Q1-1   Complex organizational structures often result when companies do business in a complex business environment. New subsidiaries or other entities may be formed for purposes such as extending operations into foreign countries, seeking to protect existing assets from risks associated with entry into new product lines, separating activities that fall under regulatory controls, and reducing taxes by separating certain types of operations.

Q1-2   The split-off and spin-off result in the same reduction of reported assets and liabilities. Only the stockholders’ equity accounts of the company are different. The number of shares outstanding remains unchanged in the case of a spin-off and retained earnings or paid-in capital is reduced. Shares of the parent are exchanged for shares of the subsidiary in a split-off, thereby reducing the outstanding shares of the parent company.

Q1-3   The management of Enron appears to have used special purpose entities to avoid reporting debt on its balance sheet and to create fictional transactions that resulted in reported income. It also transferred bad loans and investments to special purpose entities to avoid recognizing losses in its income statement.

Q1-4   (a)  A statutory merger occurs when one company acquires another company and the assets and liabilities of the acquired company are transferred to the acquiring company; the acquired company is liquidated, and only the acquiring company remains.

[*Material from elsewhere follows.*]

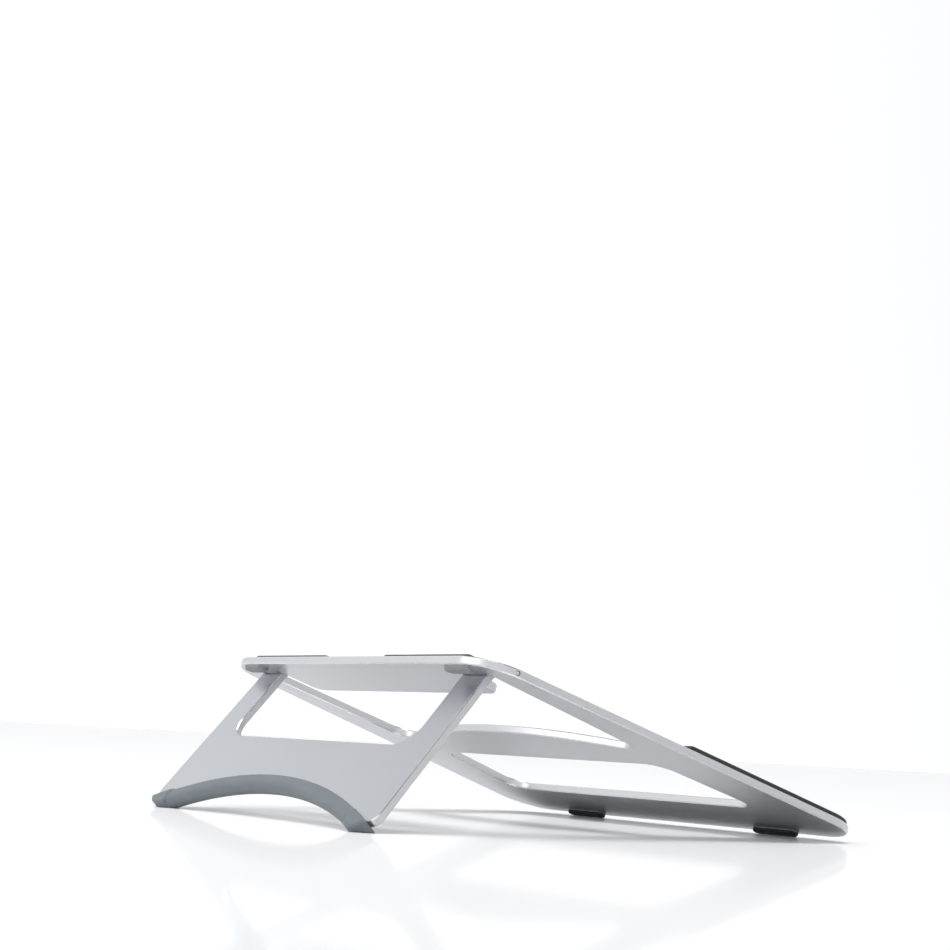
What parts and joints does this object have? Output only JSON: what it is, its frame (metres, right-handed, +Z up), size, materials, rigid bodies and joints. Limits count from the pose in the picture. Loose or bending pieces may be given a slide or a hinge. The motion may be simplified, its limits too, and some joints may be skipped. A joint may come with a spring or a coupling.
{
  "type": "folding laptop stand",
  "caption": "Folding aluminium laptop stand: a tapered plate with two windows, rubber feet and pads, and a fold-out leg with an arched, silicone-edged foot.",
  "frame": {"origin": "centre of the footprint of the whole open stand, on the surface it stands on", "axes": "+X across the stand, front edge at -Y, hinge and leg at +Y, +Z up"},
  "size_m": [0.2262, 0.2572, 0.0696],
  "materials": {
    "plate_aluminium": "fine blasted and clear anodised, bright cut edges",
    "leg_aluminium": "fine blasted and clear anodised, bright cut edges",
    "pin_steel": "ground steel, domed end",
    "washer_polymer": "natural polymer",
    "trim_silicone": "matt grey silicone",
    "front_foot_rubber": "matt black rubber",
    "rear_foot_rubber": "matt grey rubber",
    "top_pad_rubber": "matt black silicone, fine texture",
    "adhesive_film": "translucent adhesive film"
  },
  "bodies": {
    "platform": {"front_foot_adhesive_left": "adhesive_film", "front_foot_adhesive_right": "adhesive_film", "front_foot_left": "front_foot_rubber", "front_foot_right": "front_foot_rubber", "front_pad_adhesive_left": "adhesive_film", "front_pad_adhesive_right": "adhesive_film", "front_top_pad_left": "top_pad_rubber", "front_top_pad_right": "top_pad_rubber", "hinge_pin_left": "pin_steel", "hinge_pin_right": "pin_steel", "inner_washer_left": "washer_polymer", "inner_washer_right": "washer_polymer", "outer_washer_left": "washer_polymer", "outer_washer_right": "washer_polymer", "platform_plate": "plate_aluminium", "rear_foot_adhesive_left": "adhesive_film", "rear_foot_adhesive_right": "adhesive_film", "rear_foot_left": "rear_foot_rubber", "rear_foot_right": "rear_foot_rubber", "rear_pad_adhesive_left": "adhesive_film", "rear_pad_adhesive_right": "adhesive_film", "rear_top_pad_left": "top_pad_rubber", "rear_top_pad_right": "top_pad_rubber"},
    "leg": {"support_leg": "leg_aluminium", "leg_foot_trim": "trim_silicone"}
  },
  "joints": [
    {"name": "leg_fold", "type": "hinge", "parent": "platform", "child": "leg", "pos_m": [0, 0.06937, 0.06254], "axis": [-1, 0, 0], "range_deg": [0, 115]}
  ]
}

(b)  A statutory consolidation occurs when a new company is formed to acquire the assets and liabilities of two combining companies; the combining companies dissolve, and the new company is the only surviving entity.

(c)  A stock acquisition occurs when one company acquires a majority of the common stock of another company and the acquired company is not liquidated; both companies remain as separate but related corporations.

Q1-5   Assets and liabilities transferred to a new wholly-owned subsidiary normally are transferred at book value. In the event the value of an asset transferred to a newly created entity has been impaired prior to the transfer and its fair value is less than the carrying value on the transferring company’s books, the transferring company should recognize an impairment loss and the asset should then be transferred to the entity at the lower value.